Exercise instructions
From the listing below, copy only the lines from the line that contains "the whole plant" to the line that contains "shown = obj.evaluated_get(depsgraph)", counting those two lines as part of the copy.

Data lines

——————

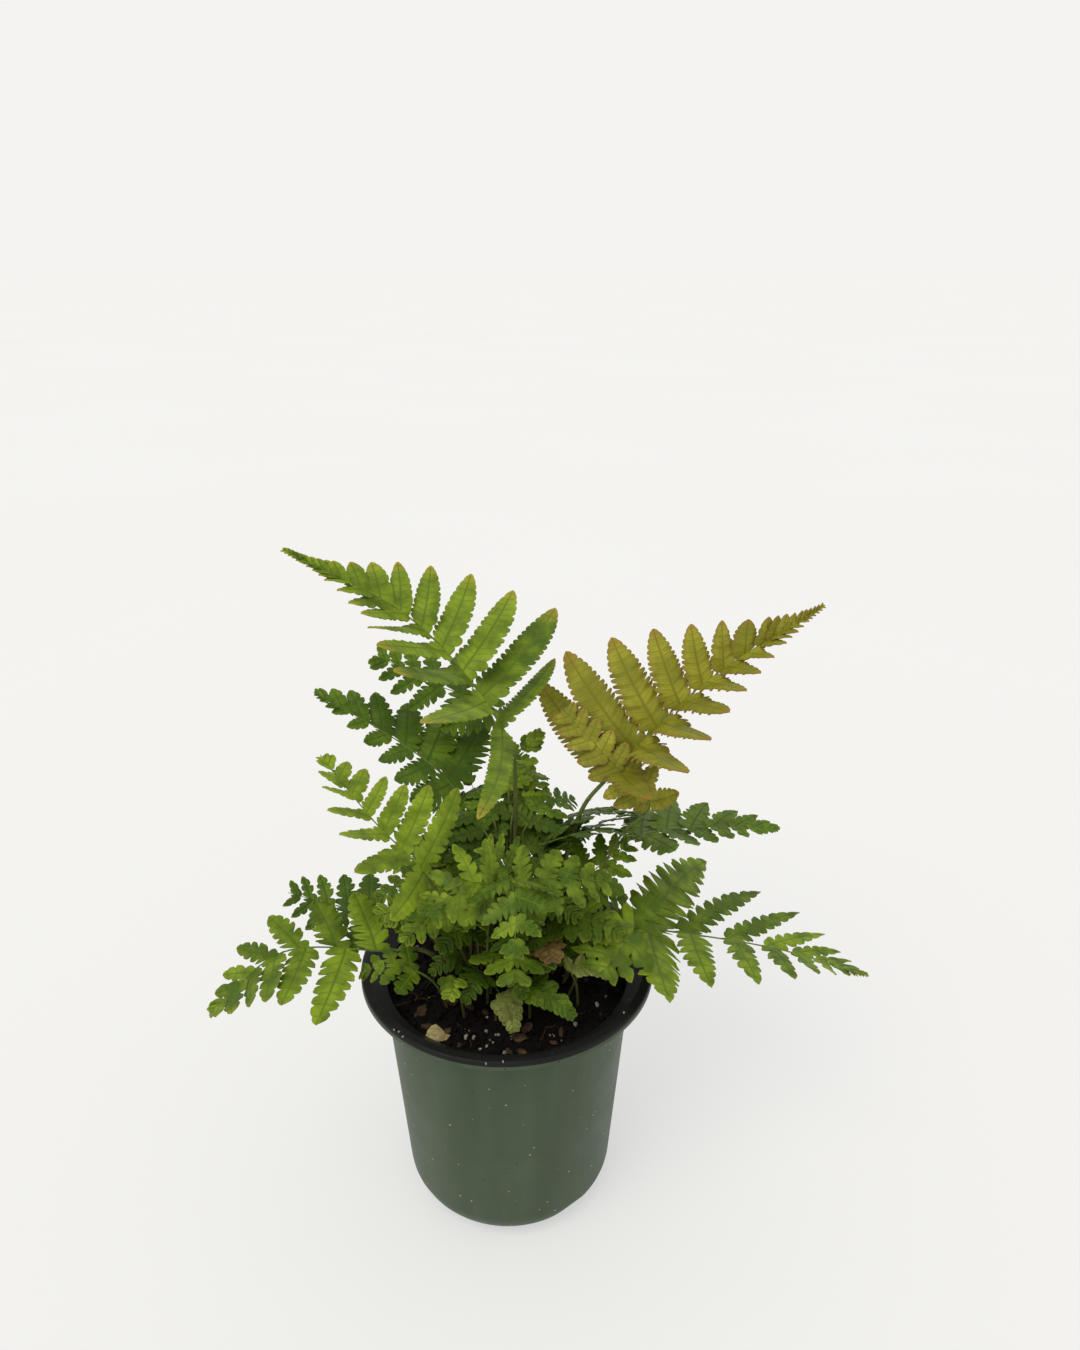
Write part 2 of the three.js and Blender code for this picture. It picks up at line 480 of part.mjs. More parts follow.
// the frond's tip, or a small frond's whole blade: one plate, cut nearly to the rib between its leaflets
function bladeSolid(frond, roll = 0, size = 1, grow = 0) {
  const pairs = leafletPlaces(frond).filter((spot) => spot.side > 0 && isJoined(frond, spot));
  if (pairs.length === 0) return null;
  const sections = [];
  const addSection = (share, reaches, past = 0) => {
    const { point, tangent, left, up } = stemFrame(frond, BARE + (1 - BARE) * share, roll);
    point.addScaledVector(tangent, past);
    const ribs = [1, -1].map((side, which) => {
      const { outward, normal } = raised({ left, up }, side, frond.fold[which]);
      return { place: point.clone().addScaledVector(outward, reaches[which]), normal };
    });
    if (frond.fold.some(Boolean)) ribs.splice(1, 0, { place: point, normal: up });
    sections.push({ ribs, across: left });
  };
  pairs.forEach((spot, order) => {
    const gap = (order + 1 < pairs.length ? pairs[order + 1].share : 1) - spot.share;
    const reaches = [1, -1].map((side, which) => (
      leafletAxis(frond, { side, share: spot.share }, 0, size).length
      * Math.sin(leafletAngle(frond, which, spot.share))));
    const notch = order ? frond.web ?? NOTCH : 0;
    addSection(spot.share, reaches.map((reach) => STALK + notch * reach));
    LOBE.forEach(([ahead, wide]) => {
      addSection(spot.share + ahead * gap, reaches.map((reach) => wide * reach));
    });
  });
  addSection(1, [POINT, POINT], PAST);
  return plate(sections, grow);
}

// ---------------------------------------------------------------- fronds: growing them clear of each other
function boxesMeet(a, b) {
  return [0, 1, 2].every((k) => a.min[k] <= b.max[k] && b.min[k] <= a.max[k]);
}

function isClear(candidate, others) {
  const box = candidate.boundingBox();
  return others.every(({ solid, bounds }) => !boxesMeet(box, bounds)
    || candidate.intersect(solid).volume() < TOUCH);
}

const listed = (solid) => ({ solid, bounds: solid.boundingBox() });

function growFronds(fixed) {
  const pieces = FRONDS.map((frond) => [listed(stemSolid(frond))]);
  // the first bend, and size if no bend will do, that keeps clear of the other fronds
  const grow = (make, which) => {
    const others = [...fixed, ...pieces.flatMap((list, other) => (other === which ? [] : list))];
    const tries = SIZES.flatMap((size) => BENDS.map((bend) => [bend, size]));
    const found = tries.find(([bend, size]) => isClear(make(bend, size, GAP), others));
    if (found) pieces[which].push(listed(make(...found, 0)));
  };
  FRONDS.forEach((frond, which) => {
    if (bladeSolid(frond)) grow((roll, size, margin) => bladeSolid(frond, roll, size, margin), which);
  });
  FRONDS.forEach((frond, which) => {
    leafletPlaces(frond).filter((spot) => !isJoined(frond, spot)).forEach((spot) => {
      grow((bend, size, margin) => leafletSolid(leafletAxis(frond, spot, bend, size), margin), which);
    });
  });
  return pieces.map((list) => list.map(({ solid }) => solid).reduce((whole, solid) => whole.add(solid)));
}

// ---------------------------------------------------------------- the whole plant
const fern = new THREE.Group();

function addPiece(name, solid, tone, roughness) {
  const material = new THREE.MeshStandardMaterial({ color: COLOURS[tone], roughness, metalness: 0 });
  const mesh = new THREE.Mesh(geometryOf(solid), material);
  mesh.name = name;
  fern.add(mesh);
}

const potSolid = pot();
const soilSolid = soil(FRONDS.map((frond) => stemSolid(frond, GAP + HOLE_SLACK, 1)));
addPiece('pot', potSolid, 'pot', 0.5);
addPiece('soil', soilSolid, 'soil', 0.95);
growFronds([listed(potSolid), listed(soilSolid)]).forEach((solid, which) => {
  addPiece(FRONDS[which].name, solid, FRONDS[which].tone, 0.55);
});

export default fern;
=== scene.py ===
# Potted fern: a young wood fern with once-cut fronds in a thin moulded nursery pot.
# Blender works in metres; the tables and dimensions below are in millimetres, as the pot and plant
# were drawn, and become metres when a mesh is made. -Y faces the viewer.
import random
from math import atan2, cos, exp, hypot, pi, radians, sin, sqrt, tau

import bpy
from mathutils import Matrix, Vector, noise
from mathutils.bvhtree import BVHTree


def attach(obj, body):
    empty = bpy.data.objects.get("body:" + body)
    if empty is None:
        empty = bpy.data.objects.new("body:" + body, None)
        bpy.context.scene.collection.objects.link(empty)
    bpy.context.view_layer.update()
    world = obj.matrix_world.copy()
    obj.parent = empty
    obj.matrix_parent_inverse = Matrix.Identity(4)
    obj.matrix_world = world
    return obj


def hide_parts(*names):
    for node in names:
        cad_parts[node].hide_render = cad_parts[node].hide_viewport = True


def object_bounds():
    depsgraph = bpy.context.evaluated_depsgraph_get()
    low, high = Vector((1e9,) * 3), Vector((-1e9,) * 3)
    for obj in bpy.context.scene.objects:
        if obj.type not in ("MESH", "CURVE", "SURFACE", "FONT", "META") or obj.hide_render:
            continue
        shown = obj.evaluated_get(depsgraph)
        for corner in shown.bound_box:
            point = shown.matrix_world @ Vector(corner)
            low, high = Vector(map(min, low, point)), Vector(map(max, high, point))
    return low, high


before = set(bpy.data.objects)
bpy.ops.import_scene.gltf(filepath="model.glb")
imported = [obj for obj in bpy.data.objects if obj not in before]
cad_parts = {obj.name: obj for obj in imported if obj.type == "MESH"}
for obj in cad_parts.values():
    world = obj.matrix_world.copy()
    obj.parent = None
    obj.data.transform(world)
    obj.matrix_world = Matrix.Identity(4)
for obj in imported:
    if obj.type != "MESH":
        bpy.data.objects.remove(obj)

CAD_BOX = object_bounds()
MM = 0.001

# ---------------------------------------------------------------- pot and soil, as in the frame
GAP = 0.3
POT_HEIGHT = 105
LIP_RADIUS = 57
LIP_SKIRT = 3.4
LIP_FALL = 0.6
LIP_ROUND = 0.9
LIP_STEPS = 3
LIP_FOLD = 2.2                   # the flare meets the lip this many walls in from its edge
FLARE_START = 99.6               # the wall turns outwards to the lip from here
LIP_TOP = 3.6                    # width of its flat top; inside, it slopes down to the wall
LIP_BLACK = 1.9                  # the black of the inside reaches this far down over the lip
SHOULDER_RADIUS = 48.8
FOOT_RADIUS = 41
CORNER_RADIUS = 12.5
CORNER_STEPS = 10
WALL = 1.3
CHANNEL_COUNT = 4
CHANNEL_FIRST = -53
CHANNEL_WIDTH = 33
CHANNEL_HEIGHT = 9.5
CHANNEL_START = 17
CHANNEL_SIDES = 96
DRAIN_RADIUS = 3
DRAIN_PLACE = 29
DRAIN_SIDES = 32
POT_STEPS = 120
WALL_SLOPE = (SHOULDER_RADIUS - FOOT_RADIUS) / (POT_HEIGHT - LIP_SKIRT)
EDGE_ROUND = 0.35                # every sharp edge of the moulding is rounded by this
EDGE_ANGLE = 38                  # degrees, from which an edge counts as sharp
SOIL_LEVEL = 95
SOIL_SWELL = 1.1
SOIL_WAVES = [(0.5, 0.21, 0, 1.3), (0.5, 0, 0.17, 1.2), (0.35, 0.43, -0.43, 0)]
SOIL_RINGS = 44
CLOD_HEIGHT, CRUMB_HEIGHT = 0.9, 0.5
STEM_DEPTH = 6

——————

Result of the exercise
// ---------------------------------------------------------------- the whole plant
const fern = new THREE.Group();

function addPiece(name, solid, tone, roughness) {
  const material = new THREE.MeshStandardMaterial({ color: COLOURS[tone], roughness, metalness: 0 });
  const mesh = new THREE.Mesh(geometryOf(solid), material);
  mesh.name = name;
  fern.add(mesh);
}

const potSolid = pot();
const soilSolid = soil(FRONDS.map((frond) => stemSolid(frond, GAP + HOLE_SLACK, 1)));
addPiece('pot', potSolid, 'pot', 0.5);
addPiece('soil', soilSolid, 'soil', 0.95);
growFronds([listed(potSolid), listed(soilSolid)]).forEach((solid, which) => {
  addPiece(FRONDS[which].name, solid, FRONDS[which].tone, 0.55);
});

export default fern;
=== scene.py ===
# Potted fern: a young wood fern with once-cut fronds in a thin moulded nursery pot.
# Blender works in metres; the tables and dimensions below are in millimetres, as the pot and plant
# were drawn, and become metres when a mesh is made. -Y faces the viewer.
import random
from math import atan2, cos, exp, hypot, pi, radians, sin, sqrt, tau

import bpy
from mathutils import Matrix, Vector, noise
from mathutils.bvhtree import BVHTree


def attach(obj, body):
    empty = bpy.data.objects.get("body:" + body)
    if empty is None:
        empty = bpy.data.objects.new("body:" + body, None)
        bpy.context.scene.collection.objects.link(empty)
    bpy.context.view_layer.update()
    world = obj.matrix_world.copy()
    obj.parent = empty
    obj.matrix_parent_inverse = Matrix.Identity(4)
    obj.matrix_world = world
    return obj


def hide_parts(*names):
    for node in names:
        cad_parts[node].hide_render = cad_parts[node].hide_viewport = True


def object_bounds():
    depsgraph = bpy.context.evaluated_depsgraph_get()
    low, high = Vector((1e9,) * 3), Vector((-1e9,) * 3)
    for obj in bpy.context.scene.objects:
        if obj.type not in ("MESH", "CURVE", "SURFACE", "FONT", "META") or obj.hide_render:
            continue
        shown = obj.evaluated_get(depsgraph)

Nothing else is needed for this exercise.